As Demosthenes was such a great man, you will like to hear how he learned to speak so well. He was an orphan, but very ambitious indeed. He saw how eagerly the Athenians listened to the best speakers, and he thought that he too would like to become an orator.

Unfortunately, he could not talk very plainly, and instead of listening to him, even his playmates made fun of him. But instead of crying, sulking, or getting angry, Demosthenes sensibly made up his mind to learn how to speak so well that they could no longer laugh at him. He therefore learned a great deal of poetry, which he recited daily as distinctly as possible. To be able to do this without attracting any attention, he used to go down to a lonely spot on the seashore, where he would put some pebbles in his mouth, and then try to recite so loud that his voice could be heard above the noise of the waves.

To make his lungs strong, he used to walk and run up hill, reciting as he went; and, in order to form a pleasant style, he copied nine times the works of the great Greek historian Thu-cyd´i-des.

When a young man, he shut himself up in the house to study hard. Then, as he was afraid of being tempted to go out and amuse himself, he shaved one side of his head, and let the hair grow long on the other.

You see, he was bound to succeed, and his constant trying was duly rewarded, as it always is. He became learned, eloquent, and energetic; and whenever he rose to speak in the public places of Athens, he was surrounded by an admiring crowd, who listened open-mouthed to all he said.[Pg 224]

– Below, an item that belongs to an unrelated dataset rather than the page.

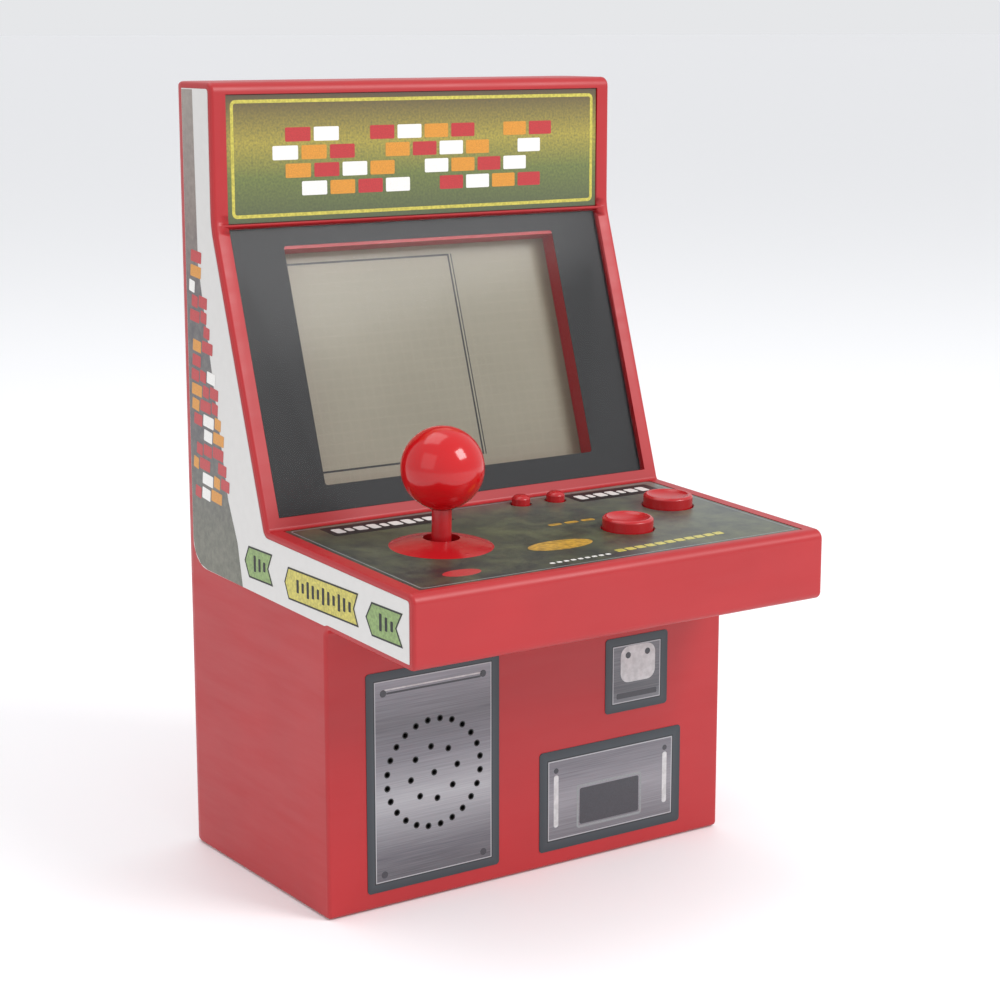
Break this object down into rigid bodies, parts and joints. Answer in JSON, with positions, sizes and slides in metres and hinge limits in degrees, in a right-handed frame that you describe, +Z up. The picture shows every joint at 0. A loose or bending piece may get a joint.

The Athenians were too lazy at this time, however, to bestir themselves very much, even for their own good. So, in spite of all that Demosthenes could say, they did not offer any great resistance to Philip, who little by little became a very powerful king.


When Philip had entirely subdued the Thracians and Olynthians, he helped the Thessalians to get rid of their tyrant; and, adding their cavalry to his infantry, he boasted of as fine an army as the Greeks had ever been able to muster. He was very anxious to find a pretext to march into Greece at the head of this force, because he thought that, once there, he would soon manage to become master of all the towns. And the excuse for which he longed so much soon came.

A contest known as the Sacred War was going on in Greece at that time. It had arisen because the Pho´cians had taken possession of lands that were left waste in honor of the god Apollo. The Amphictyonic Council said they should pay a fine for this offense; and the Phocians, angry at being thus publicly reproved, defied the council.

To show how little they intended to obey, they not only kept the land they had taken, but robbed the temple at Delphi. Then they used the money thus obtained to win over some allies, and soon began to make war against the people who obeyed the council.[Pg 225]

The loyal Greeks fought against the Phocians for a long time, but were unable to conquer them: so Philip proposed to come and help the council. In their anxiety to win in this war, the Greeks gladly allowed him to bring his army into their country, and he soon completely subdued the rebels.

In reward for his help, Philip was made president of the council,—a position he had long coveted,—and leader of the Pyth´i-an games held in honor of Apollo.

When the war was ended, Philip quietly went back to Macedon. He was, however, merely waiting for a favorable opportunity to reënter Greece, and punish the Athenians for listening to Demosthenes' speeches against him.

In the mean while, Philip's gold had been very busy, and he was buying up as many friends and allies as he could. Many of his gifts had the desired effect, and were not like the gold cup which he sent to Demosthenes. This, you know, had wholly failed in its purpose, for the orator went on talking more eloquently than ever against the Macedonian king.

He finally roused the Athenians to the point of arming to meet Philip, when they heard that he was really coming at last to make himself master of Greece. Their allies, the Thebans, joined them; and the two armies met at Chær-o-ne´a, in Bœotia, where a terrible battle was fought.

Demosthenes had joined the army; but as he was no soldier, and was not very brave, he fled at the very first onset. Dashing through the bushes, he was suddenly stopped by some spiky branches that caught in his cloak[Pg 226] and held him fast. The orator was so frightened that he thought the enemy had captured him, and, falling upon his knees, he began to beg that his life might be spared.